Work to do |
Locate each line below that includes "origin" and reproduce it.

━━━ Extracted entries ━━━

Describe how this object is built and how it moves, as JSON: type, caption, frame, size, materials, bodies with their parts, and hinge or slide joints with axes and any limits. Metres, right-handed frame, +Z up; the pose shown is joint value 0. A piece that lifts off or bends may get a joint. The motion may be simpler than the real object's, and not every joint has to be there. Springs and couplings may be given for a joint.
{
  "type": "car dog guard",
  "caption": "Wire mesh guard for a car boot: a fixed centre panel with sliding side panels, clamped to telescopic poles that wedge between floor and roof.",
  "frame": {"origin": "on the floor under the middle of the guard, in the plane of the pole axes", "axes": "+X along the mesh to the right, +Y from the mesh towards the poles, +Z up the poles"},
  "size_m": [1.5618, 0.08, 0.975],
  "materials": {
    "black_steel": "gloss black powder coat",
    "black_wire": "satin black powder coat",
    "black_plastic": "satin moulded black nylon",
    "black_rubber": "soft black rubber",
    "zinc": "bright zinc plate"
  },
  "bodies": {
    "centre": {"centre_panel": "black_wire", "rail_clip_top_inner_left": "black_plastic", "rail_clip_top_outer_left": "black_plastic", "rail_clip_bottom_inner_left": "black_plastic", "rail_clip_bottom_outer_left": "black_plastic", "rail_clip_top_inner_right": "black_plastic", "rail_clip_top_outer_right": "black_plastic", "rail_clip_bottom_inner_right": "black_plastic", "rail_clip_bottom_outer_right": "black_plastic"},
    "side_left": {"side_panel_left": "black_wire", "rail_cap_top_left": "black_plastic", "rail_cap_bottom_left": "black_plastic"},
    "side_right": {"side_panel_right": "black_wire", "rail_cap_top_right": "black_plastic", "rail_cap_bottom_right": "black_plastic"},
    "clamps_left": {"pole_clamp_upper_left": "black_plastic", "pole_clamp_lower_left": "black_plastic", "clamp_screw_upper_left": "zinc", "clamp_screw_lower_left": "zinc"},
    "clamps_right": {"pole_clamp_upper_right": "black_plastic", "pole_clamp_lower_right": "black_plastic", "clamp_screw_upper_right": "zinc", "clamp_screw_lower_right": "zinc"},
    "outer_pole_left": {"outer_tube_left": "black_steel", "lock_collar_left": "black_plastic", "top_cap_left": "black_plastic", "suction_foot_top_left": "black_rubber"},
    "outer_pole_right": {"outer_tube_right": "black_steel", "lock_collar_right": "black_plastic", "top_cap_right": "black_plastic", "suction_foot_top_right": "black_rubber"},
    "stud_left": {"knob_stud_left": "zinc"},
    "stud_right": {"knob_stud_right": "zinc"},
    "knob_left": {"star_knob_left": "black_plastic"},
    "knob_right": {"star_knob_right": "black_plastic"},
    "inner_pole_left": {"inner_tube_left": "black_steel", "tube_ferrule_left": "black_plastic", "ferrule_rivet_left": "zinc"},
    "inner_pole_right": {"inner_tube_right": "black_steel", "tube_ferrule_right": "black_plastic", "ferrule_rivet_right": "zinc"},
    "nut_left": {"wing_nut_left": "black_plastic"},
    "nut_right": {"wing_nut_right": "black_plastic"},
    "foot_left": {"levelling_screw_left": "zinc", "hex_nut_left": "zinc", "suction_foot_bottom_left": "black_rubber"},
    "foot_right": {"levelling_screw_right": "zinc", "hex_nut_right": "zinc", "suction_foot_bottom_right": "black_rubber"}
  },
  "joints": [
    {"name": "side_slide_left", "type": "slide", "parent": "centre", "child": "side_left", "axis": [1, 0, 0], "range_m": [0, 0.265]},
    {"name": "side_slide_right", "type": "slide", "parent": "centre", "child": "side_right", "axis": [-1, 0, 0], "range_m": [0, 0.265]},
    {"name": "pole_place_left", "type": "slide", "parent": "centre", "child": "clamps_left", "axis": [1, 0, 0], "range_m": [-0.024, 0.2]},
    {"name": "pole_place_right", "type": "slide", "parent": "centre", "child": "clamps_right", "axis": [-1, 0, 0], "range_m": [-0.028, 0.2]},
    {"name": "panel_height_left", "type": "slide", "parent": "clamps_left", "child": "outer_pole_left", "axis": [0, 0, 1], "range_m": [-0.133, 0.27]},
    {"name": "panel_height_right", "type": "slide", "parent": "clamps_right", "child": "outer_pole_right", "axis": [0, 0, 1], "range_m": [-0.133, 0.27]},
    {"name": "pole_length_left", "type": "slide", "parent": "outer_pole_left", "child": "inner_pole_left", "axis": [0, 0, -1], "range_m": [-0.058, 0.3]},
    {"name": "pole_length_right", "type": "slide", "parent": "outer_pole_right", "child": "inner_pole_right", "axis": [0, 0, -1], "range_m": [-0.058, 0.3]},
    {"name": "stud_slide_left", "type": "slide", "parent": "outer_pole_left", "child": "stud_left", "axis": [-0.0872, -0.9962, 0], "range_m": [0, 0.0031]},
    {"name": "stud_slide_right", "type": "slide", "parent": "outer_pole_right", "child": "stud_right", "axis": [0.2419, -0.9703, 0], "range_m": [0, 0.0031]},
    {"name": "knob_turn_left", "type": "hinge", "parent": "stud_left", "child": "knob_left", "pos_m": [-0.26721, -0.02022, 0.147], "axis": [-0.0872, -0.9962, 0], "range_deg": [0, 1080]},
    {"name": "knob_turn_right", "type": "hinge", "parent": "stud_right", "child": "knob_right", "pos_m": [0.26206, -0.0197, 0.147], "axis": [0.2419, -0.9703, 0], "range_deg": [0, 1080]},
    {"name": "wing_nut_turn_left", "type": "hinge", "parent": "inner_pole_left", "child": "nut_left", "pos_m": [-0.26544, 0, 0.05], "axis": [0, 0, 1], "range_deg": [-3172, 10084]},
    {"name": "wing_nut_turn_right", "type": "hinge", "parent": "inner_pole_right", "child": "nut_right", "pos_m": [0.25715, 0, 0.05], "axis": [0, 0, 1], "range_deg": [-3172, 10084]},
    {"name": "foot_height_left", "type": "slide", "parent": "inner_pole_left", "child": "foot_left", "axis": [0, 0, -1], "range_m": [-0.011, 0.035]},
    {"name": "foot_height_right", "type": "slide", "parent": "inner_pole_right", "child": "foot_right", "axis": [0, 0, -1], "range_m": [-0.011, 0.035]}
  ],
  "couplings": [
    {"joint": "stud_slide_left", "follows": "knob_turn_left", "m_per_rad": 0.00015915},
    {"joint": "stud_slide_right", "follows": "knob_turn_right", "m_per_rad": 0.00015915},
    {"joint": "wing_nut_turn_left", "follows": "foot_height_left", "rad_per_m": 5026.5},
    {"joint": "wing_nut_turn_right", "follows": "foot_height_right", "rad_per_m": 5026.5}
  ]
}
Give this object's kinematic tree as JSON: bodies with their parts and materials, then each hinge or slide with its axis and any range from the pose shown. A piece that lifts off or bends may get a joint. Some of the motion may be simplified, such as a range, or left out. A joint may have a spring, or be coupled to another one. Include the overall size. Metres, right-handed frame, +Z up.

━━━
━━━ Extracted entries ━━━

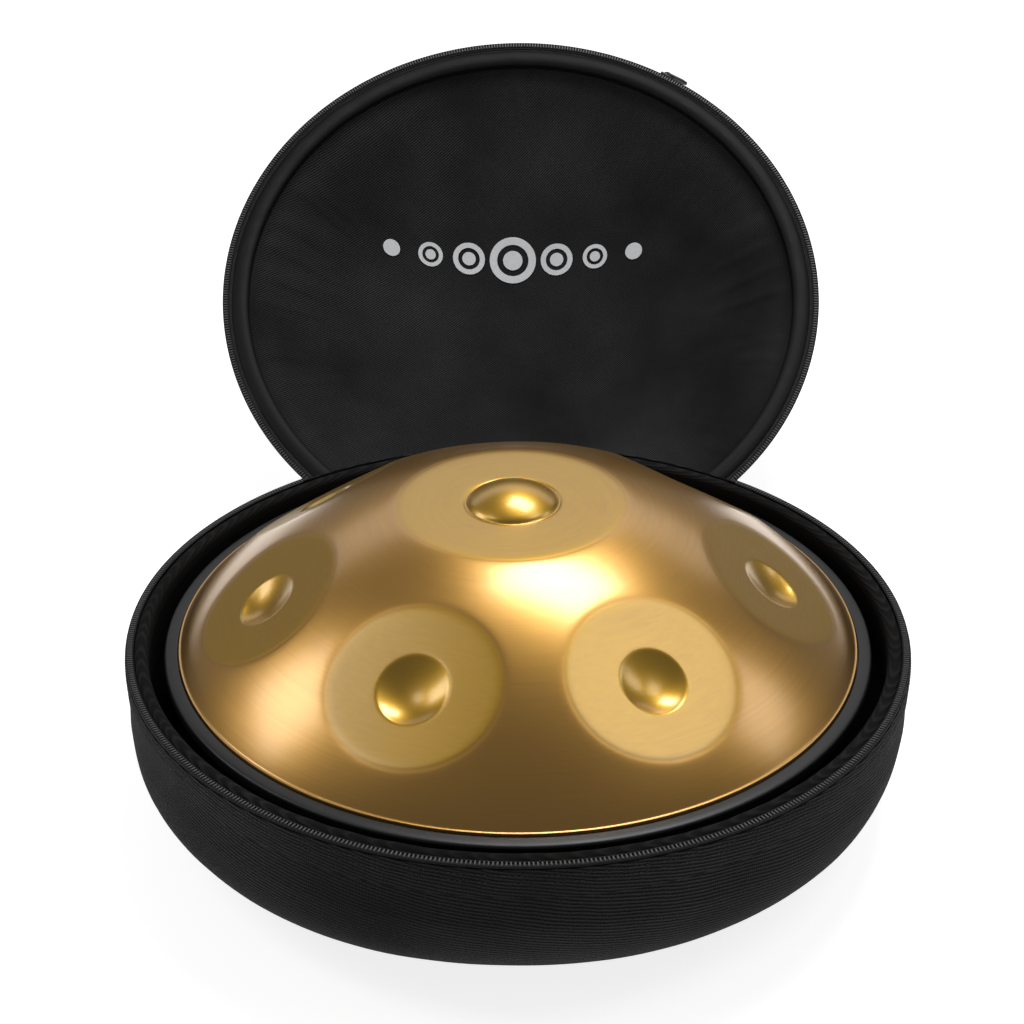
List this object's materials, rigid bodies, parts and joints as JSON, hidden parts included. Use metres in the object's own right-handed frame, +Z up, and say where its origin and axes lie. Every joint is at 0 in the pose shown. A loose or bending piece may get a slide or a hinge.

━━━

Task answer |
  "frame": {"origin": "on the floor under the middle of the guard, in the plane of the pole axes", "axes": "+X along the mesh to the right, +Y from the mesh towards the poles, +Z up the poles"},
List this object's materials, rigid bodies, parts and joints as JSON, hidden parts included. Use metres in the object's own right-handed frame, +Z up, and say where its origin and axes lie. Every joint is at 0 in the pose shown. A loose or bending piece may get a slide or a hinge.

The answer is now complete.